Walk through the day in order

  • Getting ready. Do you want photos of the getting ready process, or are you comfortable starting coverage at the ceremony?
  • Ceremony. How long is it realistically? Is there time before it that matters to you — guests arriving, a first look with a parent?
  • Portraits and family formals. How long will those actually take given your family structure and location?
  • Cocktail hour. Do you want coverage of cocktail hour itself, or are you treating it as an off-camera window?
  • Reception. When are the important moments — toasts, first dances, parent dances, anything special? When does the night really end for you?

Now count the hours from the first moment you want covered to the last.
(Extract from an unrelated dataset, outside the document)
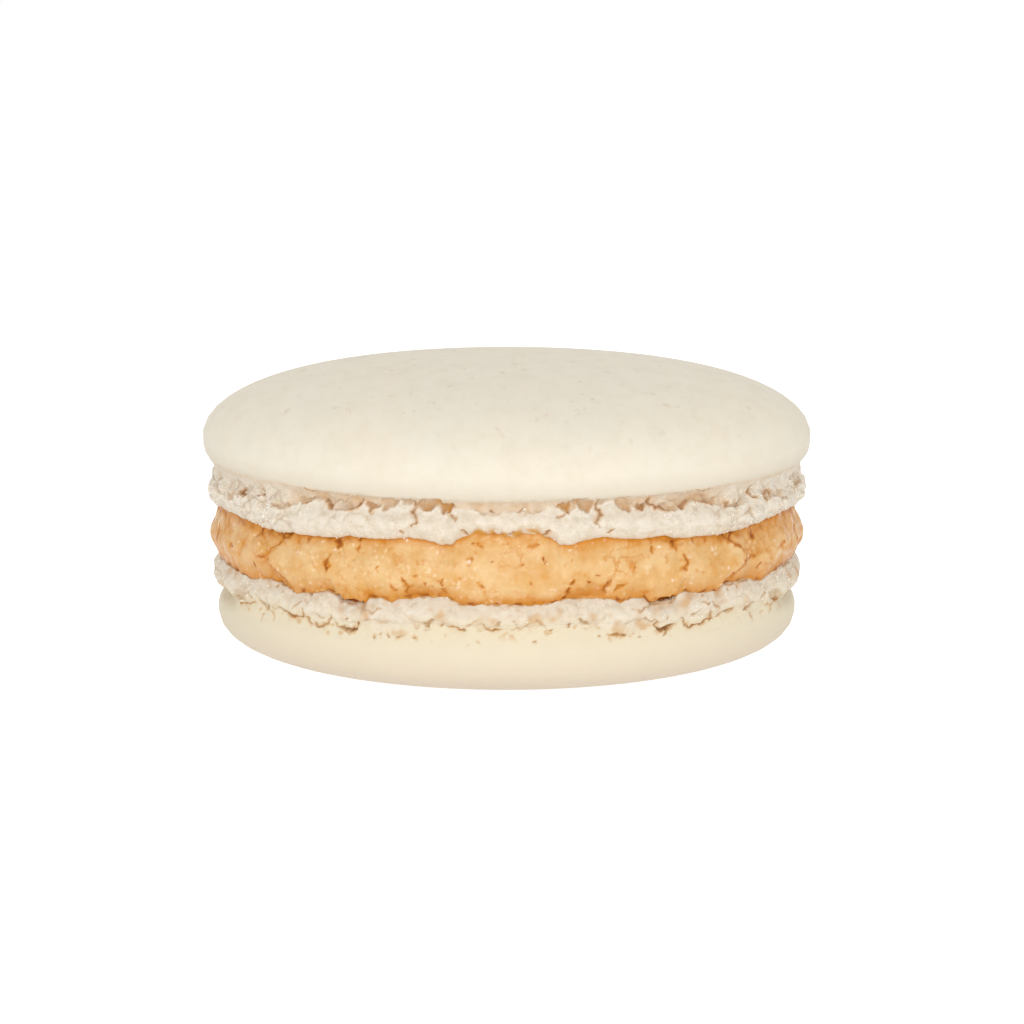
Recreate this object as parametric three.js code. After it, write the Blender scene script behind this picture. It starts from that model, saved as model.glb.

That’s the number that matters.

A simple rule of thumb

  • If your meaningful day is under ten hours and mostly in one location, a well-structured package with a clear start and end can work.
  • If your day spans more than ten hours, involves multiple locations, or includes moments you care about at both ends, True Full Day coverage is almost always the right call.

Coverage isn’t about maximizing hours. To me, it’s about not having to ask yourself during the reception whether you can afford to stay on the dance floor another thirty minutes.


The Parts of the Day People Most Often Regret Not Covering

When people feel like their gallery is missing something, it’s almost never because a photographer didn’t get the right portrait pose.

It’s because whole sections of the day were never in the coverage window to begin with.

  • The messy, honest getting-ready hours when everyone was still themselves.
  • The in-between time at cocktail hour when old friends finally found each other again.
  • The late-night dance floor when the formality was gone and people finally let go.

Those, honestly, are usually the first things lost when you try to squeeze a full day into a limited package.

Nothing meaningful happens without you. There is no redo button. Your day only runs once. So, to me, build the coverage around that — not around a number on a price sheet.

If you’re staring at your road map wondering what to cut to make the hours work, that’s a sign the package is wrong. Not that your day is.